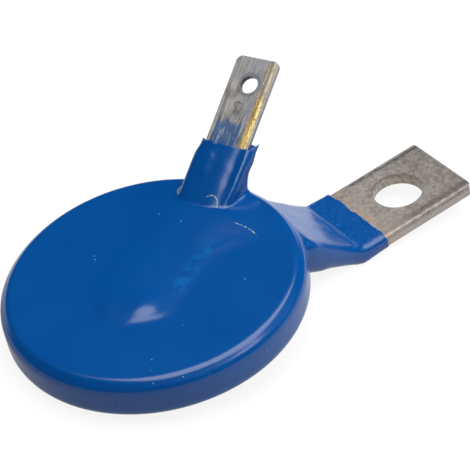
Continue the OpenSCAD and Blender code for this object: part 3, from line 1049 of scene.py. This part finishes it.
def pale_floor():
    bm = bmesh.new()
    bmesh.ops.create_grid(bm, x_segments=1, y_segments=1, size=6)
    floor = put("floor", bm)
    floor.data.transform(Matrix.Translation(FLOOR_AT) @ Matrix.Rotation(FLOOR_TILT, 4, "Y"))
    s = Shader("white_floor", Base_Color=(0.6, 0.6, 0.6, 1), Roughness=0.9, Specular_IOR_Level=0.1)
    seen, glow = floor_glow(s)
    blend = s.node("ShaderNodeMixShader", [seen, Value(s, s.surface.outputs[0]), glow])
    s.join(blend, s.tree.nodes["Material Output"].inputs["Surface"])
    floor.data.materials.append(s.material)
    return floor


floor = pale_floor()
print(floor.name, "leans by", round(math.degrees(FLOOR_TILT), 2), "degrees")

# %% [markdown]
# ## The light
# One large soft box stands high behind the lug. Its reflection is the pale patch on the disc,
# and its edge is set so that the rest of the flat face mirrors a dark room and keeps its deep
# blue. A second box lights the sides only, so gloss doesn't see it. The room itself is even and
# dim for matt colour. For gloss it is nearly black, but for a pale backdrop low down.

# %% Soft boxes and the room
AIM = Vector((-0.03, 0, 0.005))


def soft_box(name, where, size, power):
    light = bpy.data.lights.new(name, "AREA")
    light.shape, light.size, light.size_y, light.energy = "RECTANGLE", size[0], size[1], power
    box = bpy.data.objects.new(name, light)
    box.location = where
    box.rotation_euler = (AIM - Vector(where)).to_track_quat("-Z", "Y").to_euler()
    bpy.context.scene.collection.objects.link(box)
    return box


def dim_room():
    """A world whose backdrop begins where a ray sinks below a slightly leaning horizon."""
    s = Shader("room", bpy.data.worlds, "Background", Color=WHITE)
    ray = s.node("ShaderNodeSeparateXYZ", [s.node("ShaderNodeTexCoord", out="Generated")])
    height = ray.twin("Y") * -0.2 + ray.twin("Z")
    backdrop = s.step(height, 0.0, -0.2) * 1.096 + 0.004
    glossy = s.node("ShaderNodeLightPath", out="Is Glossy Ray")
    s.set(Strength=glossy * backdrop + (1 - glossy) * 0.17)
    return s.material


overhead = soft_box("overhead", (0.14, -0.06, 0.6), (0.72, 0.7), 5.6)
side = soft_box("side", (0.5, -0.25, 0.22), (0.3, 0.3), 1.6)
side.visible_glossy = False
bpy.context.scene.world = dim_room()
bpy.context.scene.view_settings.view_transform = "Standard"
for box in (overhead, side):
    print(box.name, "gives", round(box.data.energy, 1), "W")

§ **Do this**: Go through the listing and print each line exactly as it appears.

§ **Solution below**:
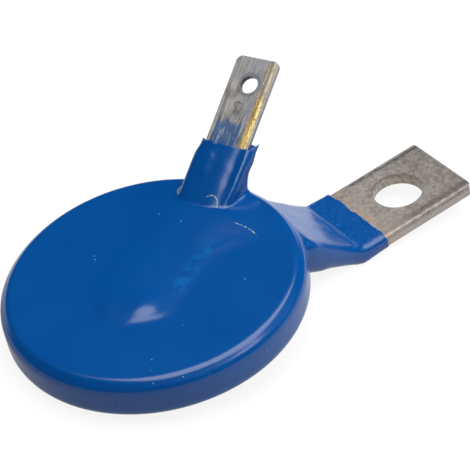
Continue the OpenSCAD and Blender code for this object: part 3, from line 1049 of scene.py. This part finishes it.
def pale_floor():
    bm = bmesh.new()
    bmesh.ops.create_grid(bm, x_segments=1, y_segments=1, size=6)
    floor = put("floor", bm)
    floor.data.transform(Matrix.Translation(FLOOR_AT) @ Matrix.Rotation(FLOOR_TILT, 4, "Y"))
    s = Shader("white_floor", Base_Color=(0.6, 0.6, 0.6, 1), Roughness=0.9, Specular_IOR_Level=0.1)
    seen, glow = floor_glow(s)
    blend = s.node("ShaderNodeMixShader", [seen, Value(s, s.surface.outputs[0]), glow])
    s.join(blend, s.tree.nodes["Material Output"].inputs["Surface"])
    floor.data.materials.append(s.material)
    return floor


floor = pale_floor()
print(floor.name, "leans by", round(math.degrees(FLOOR_TILT), 2), "degrees")

# %% [markdown]
# ## The light
# One large soft box stands high behind the lug. Its reflection is the pale patch on the disc,
# and its edge is set so that the rest of the flat face mirrors a dark room and keeps its deep
# blue. A second box lights the sides only, so gloss doesn't see it. The room itself is even and
# dim for matt colour. For gloss it is nearly black, but for a pale backdrop low down.

# %% Soft boxes and the room
AIM = Vector((-0.03, 0, 0.005))


def soft_box(name, where, size, power):
    light = bpy.data.lights.new(name, "AREA")
    light.shape, light.size, light.size_y, light.energy = "RECTANGLE", size[0], size[1], power
    box = bpy.data.objects.new(name, light)
    box.location = where
    box.rotation_euler = (AIM - Vector(where)).to_track_quat("-Z", "Y").to_euler()
    bpy.context.scene.collection.objects.link(box)
    return box


def dim_room():
    """A world whose backdrop begins where a ray sinks below a slightly leaning horizon."""
    s = Shader("room", bpy.data.worlds, "Background", Color=WHITE)
    ray = s.node("ShaderNodeSeparateXYZ", [s.node("ShaderNodeTexCoord", out="Generated")])
    height = ray.twin("Y") * -0.2 + ray.twin("Z")
    backdrop = s.step(height, 0.0, -0.2) * 1.096 + 0.004
    glossy = s.node("ShaderNodeLightPath", out="Is Glossy Ray")
    s.set(Strength=glossy * backdrop + (1 - glossy) * 0.17)
    return s.material


overhead = soft_box("overhead", (0.14, -0.06, 0.6), (0.72, 0.7), 5.6)
side = soft_box("side", (0.5, -0.25, 0.22), (0.3, 0.3), 1.6)
side.visible_glossy = False
bpy.context.scene.world = dim_room()
bpy.context.scene.view_settings.view_transform = "Standard"
for box in (overhead, side):
    print(box.name, "gives", round(box.data.energy, 1), "W")